Many other wine regions of France owe at least some of their distinction to the faulting that created their distinct positions.  The course of the northern Rhône River has been altered by faulting and the vineyards of Côte Rôtie, Hermitage and Condrieu all benefit from their resultant exposures.  In Burgundy, the famous Côte d’Or lies along the Saone fault zone, where there has been nearly a mile of vertical displacement between the slopes of Le Musigny and the RN74 highway on the valley floor.  Only about ten percent of that movement is visible to the traveler since the down-dropped valley has been filled with alluvial sediments, but the vines show where the best ripening conditions are for fine wine.  The vineyards of the Côte Chalonnais, Mâconnais, and Beaujolais are all shaped by the underlying geologic structure as well.

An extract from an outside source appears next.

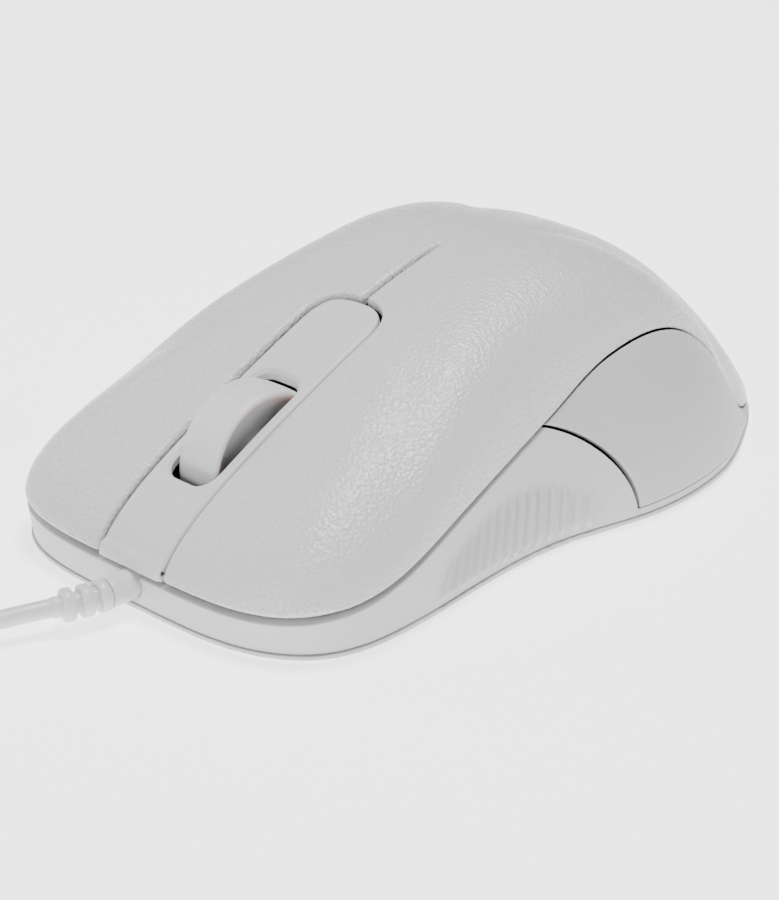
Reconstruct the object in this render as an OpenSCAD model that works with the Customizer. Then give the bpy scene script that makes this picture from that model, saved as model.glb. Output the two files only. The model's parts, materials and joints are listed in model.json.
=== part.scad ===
// Wired three-button optical mouse, life size, millimetres.
// +Z is up and the cable leaves at -Y. For the hand that holds the mouse, the left side is +X.
// The origin is on the table under the middle of the mouse.

/* [Case] */
// Length of the mouse, without its cable
body_len = 114.8; // [105:0.1:125]
// Distance of the flex line, where the buttons join the cover, in front of the origin
flex_y = 4; // [2:0.5:8]
// Wall thickness of the mouldings
wall = 1.6; // [1.2:0.1:2.2]
// Thickness of the base plate
base_t = 1.6; // [1.2:0.1:2.2]
// Height of the base plate's visible edge
lip_t = 0.5; // [0.4:0.1:0.8]
// Thickness of the glide feet
foot_t = 0.6; // [0.4:0.1:1]
// Gap between the fixed mouldings
seam = 0.15; // [0.1:0.05:0.3]

/* [Centre strip] */
// Half width of the centre strip
strip_half = 5.9; // [5:0.1:7]
// Gap between the strip and each button
strip_gap = 0.4; // [0.3:0.05:0.6]
// Rear end of the strip along Y
strip_rear = -13.6; // [-18:0.2:-10]
// Width of the wheel slot
slot_w = 8; // [7.8:0.1:9]
// Length of the wheel slot
slot_len = 18.6; // [18.5:0.1:19]
// Middle of the wheel slot along Y
slot_y = -37.9; // [-38:0.1:-37.8]

/* [Scroll wheel] */
// Radius of the tyre
wheel_r = 10.3; // [10:0.1:10.6]
// Width of the tyre
wheel_w = 7.2; // [6.4:0.1:7.4]
// Radius of the hub under the tyre
hub_r = 8.3; // [7.8:0.1:8.6]
// Radius of the axle pin
axle_r = 1.2; // [1:0.1:1.4]
// Wheel centre along Y
wheel_y = -35; // [-36:0.5:-34]
// Wheel centre height
wheel_z = 14.6; // [14.4:0.1:15]
// Travel of the wheel click
click_travel = 0.5; // [0.3:0.1:0.6]

/* [Grips] */
// Number of ribs on each grip
rib_count = 14; // [8:1:16]
// Spacing of the ribs
rib_pitch = 2.3; // [2:0.1:2.6]
// Width of one rib
rib_w = 1.2; // [0.8:0.1:1.5]

/* [Inside] */
// Height of the circuit board's underside
board_z = 6.4; // [6:0.1:7]
// Thickness of the circuit board
board_t = 1.6; // [1:0.1:1.6]
// Distance of the button switches from the middle
switch_x = 17; // [16:0.5:18]
// Middle of the button switches along Y
switch_y = -36; // [-37:0.5:-35]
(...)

In the New World, many winegrowing areas are defined by faulted boundaries.  California is a classic example, with Napa and Sonoma Counties rife with faults that dramatically affect the topography.  Additionally, the vineyards of the Santa Lucia Highlands are perched above the Reliz Fault Zone in the Salinas Valley, with grapes mostly grown on the upthrown side and vegetables planted on the downthrown valley floor.  Santa Barbara County is a geologist’s playground with its transverse mountain ranges and associated faulting.

The Marlborough region of New Zealand produces its distinctive Sauvignon Blancs in a broad valley that lies between the Wairau and Awatere Fault Zones.  The coastal Casablanca Valley and Central Valley of Chile are defined by their faulted margins as well.  In Australia, although the rocks are much older, the modern topography still follows the old fault traces in Victoria and South Australia.














Figure 5: Types of Faults

We have only considered the simplest of faults in this mini-treatise.  Figure 5 shows some of the more complex geometry of faults.  If you mentally slice and dice these complicated forms, it’s easy to see how confounding the puzzle can be.  Enjoy a glass of wine as you untangle the twists and turns of geologic mysteries.